**RAW DATA**
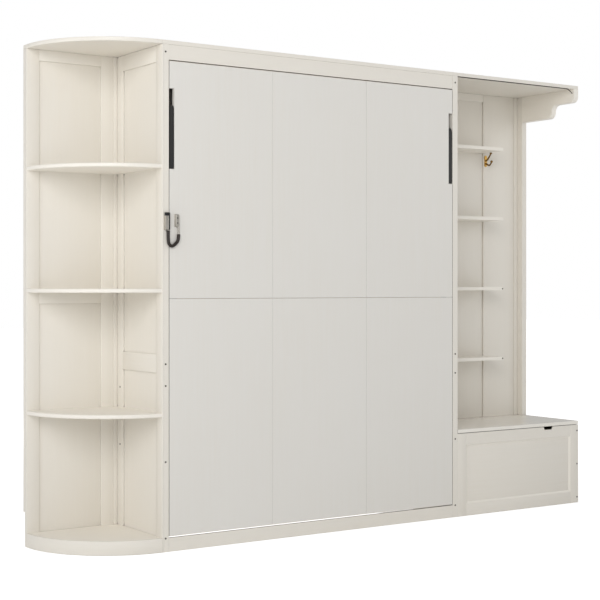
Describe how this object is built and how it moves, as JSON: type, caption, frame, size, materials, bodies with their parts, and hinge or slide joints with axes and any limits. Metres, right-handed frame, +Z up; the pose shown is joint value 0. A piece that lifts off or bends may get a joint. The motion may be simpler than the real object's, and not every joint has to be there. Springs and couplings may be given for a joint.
{
  "type": "wall bed unit",
  "caption": "Vertical folding wall bed in a framed cabinet, between a quarter-round shelf unit and a hall unit with shelves, a coat hook and a lidded storage bench.",
  "frame": {"origin": "bottom centre of the whole object's box, on the floor", "axes": "+X to the right along the wall, +Y towards the wall, +Z up"},
  "size_m": [2.964, 0.498, 2.235],
  "materials": {
    "painted_board": "satin spray paint on board, warm white",
    "painted_face": "satin spray paint on board, warm white",
    "bare_timber": "planed bare pine",
    "black_rail": "black stained and lacquered timber",
    "black_steel": "black powder coat",
    "zinc_steel": "bright zinc plate",
    "strut_paint": "black enamel",
    "hard_chrome": "ground hard chrome",
    "cable_sheath": "extruded black sheath",
    "satin_nickel": "satin nickel plate",
    "screw_steel": "zinc screws",
    "old_brass": "aged brass",
    "dark_caps": "moulded dark brown plastic"
  },
  "bodies": {
    "cabinet": {"bed_stops": "bare_timber", "bench_carcass": "painted_board", "bench_frame": "painted_board", "bench_moulding": "painted_board", "bench_top_rail": "painted_board", "coat_hook": "old_brass", "corner_strips": "painted_board", "cover_caps": "dark_caps", "hall_back_boards": "painted_board", "hall_back_rail": "painted_board", "hall_return": "painted_board", "hall_shelves": "painted_board", "header_board": "painted_board", "hook_screws": "old_brass", "left_back_frame": "painted_board", "left_deck": "painted_board", "left_plinth": "painted_board", "left_shelves": "painted_board", "lid_hinge_fixed": "zinc_steel", "lock_body": "satin_nickel", "panel_fields": "painted_board", "pivot_mounts": "zinc_steel", "scalloped_bracket": "painted_board", "scribe_strips": "painted_board", "seat_strip": "painted_board", "side_board_left": "painted_board", "side_board_right": "painted_board", "side_trim": "painted_board", "strut_mounts": "zinc_steel", "toe_board": "painted_board", "top_board_centre": "painted_board", "top_board_left": "painted_board", "top_board_right": "painted_board", "top_edge_bead": "cable_sheath", "wall_rails": "bare_timber"},
    "bed": {"face_lower_left": "painted_face", "face_lower_middle": "painted_face", "face_lower_right": "painted_face", "face_upper_left": "painted_face", "face_upper_middle": "painted_face", "face_upper_right": "painted_face", "bed_rail_left": "black_rail", "bed_rail_right": "black_rail", "bed_end_rails": "black_rail", "deck_battens": "bare_timber", "slats": "bare_timber", "bed_pivot_plates": "zinc_steel", "leg_bolts": "zinc_steel", "latch_cable": "cable_sheath", "cable_fittings": "satin_nickel", "cable_keeper": "satin_nickel", "keeper_screws": "screw_steel"},
    "leg_left": {"leg_left": "black_steel"},
    "leg_right": {"leg_right": "black_steel"},
    "lid": {"bench_lid": "painted_board", "lid_hinge_moving": "zinc_steel"},
    "strut_tube_left": {"strut_tube_left": "strut_paint"},
    "strut_tube_right": {"strut_tube_right": "strut_paint"},
    "strut_rod_left": {"strut_rod_left": "hard_chrome"},
    "strut_rod_right": {"strut_rod_right": "hard_chrome"}
  },
  "joints": [
    {"name": "bed_fold", "type": "hinge", "parent": "cabinet", "child": "bed", "pos_m": [-0.2, -0.175, 0.291], "axis": [1, 0, 0], "range_deg": [0, 90], "stiffness_Nm_per_rad": 200, "springref_deg": -14.32},
    {"name": "leg_left_swing", "type": "hinge", "parent": "bed", "child": "leg_left", "pos_m": [-0.991, -0.208, 1.934], "axis": [1, 0, 0], "range_deg": [-90, 0]},
    {"name": "leg_right_swing", "type": "hinge", "parent": "bed", "child": "leg_right", "pos_m": [0.591, -0.208, 1.934], "axis": [1, 0, 0], "range_deg": [-90, 0]},
    {"name": "bench_lid_lift", "type": "hinge", "parent": "cabinet", "child": "lid", "pos_m": [1.06, 0.167, 0.4348], "axis": [-1, 0, 0], "range_deg": [0, 65]},
    {"name": "strut_left_swing", "type": "hinge", "parent": "cabinet", "child": "strut_tube_left", "pos_m": [-0.992, -0.085, 0.771], "axis": [1, 0, 0], "range_deg": [0, 3.65]},
    {"name": "strut_left_stroke", "type": "slide", "parent": "strut_tube_left", "child": "strut_rod_left", "axis": [0, 0.0704, 0.9975], "range_m": [0, 0.1385]},
    {"name": "strut_right_swing", "type": "hinge", "parent": "cabinet", "child": "strut_tube_right", "pos_m": [0.592, -0.085, 0.771], "axis": [1, 0, 0], "range_deg": [0, 3.65]},
    {"name": "strut_right_stroke", "type": "slide", "parent": "strut_tube_right", "child": "strut_rod_right", "axis": [0, 0.0704, 0.9975], "range_m": [0, 0.1385]}
  ],
  "couplings": [
    {"joint": "strut_left_swing", "follows": "bed_fold", "ratio": 0.040396},
    {"joint": "strut_left_stroke", "follows": "bed_fold", "m_per_rad": 0.088107},
    {"joint": "strut_right_swing", "follows": "bed_fold", "ratio": 0.040396},
    {"joint": "strut_right_stroke", "follows": "bed_fold", "m_per_rad": 0.088107}
  ]
}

**TASK STATEMENT**
Where a line in the material above holds "materials", copy that line.

**EXERCISE ANSWER**
Describe how this object is built and how it moves, as JSON: type, caption, frame, size, materials, bodies with their parts, and hinge or slide joints with axes and any limits. Metres, right-handed frame, +Z up; the pose shown is joint value 0. A piece that lifts off or bends may get a joint. The motion may be simpler than the real object's, and not every joint has to be there. Springs and couplings may be given for a joint.
  "materials": {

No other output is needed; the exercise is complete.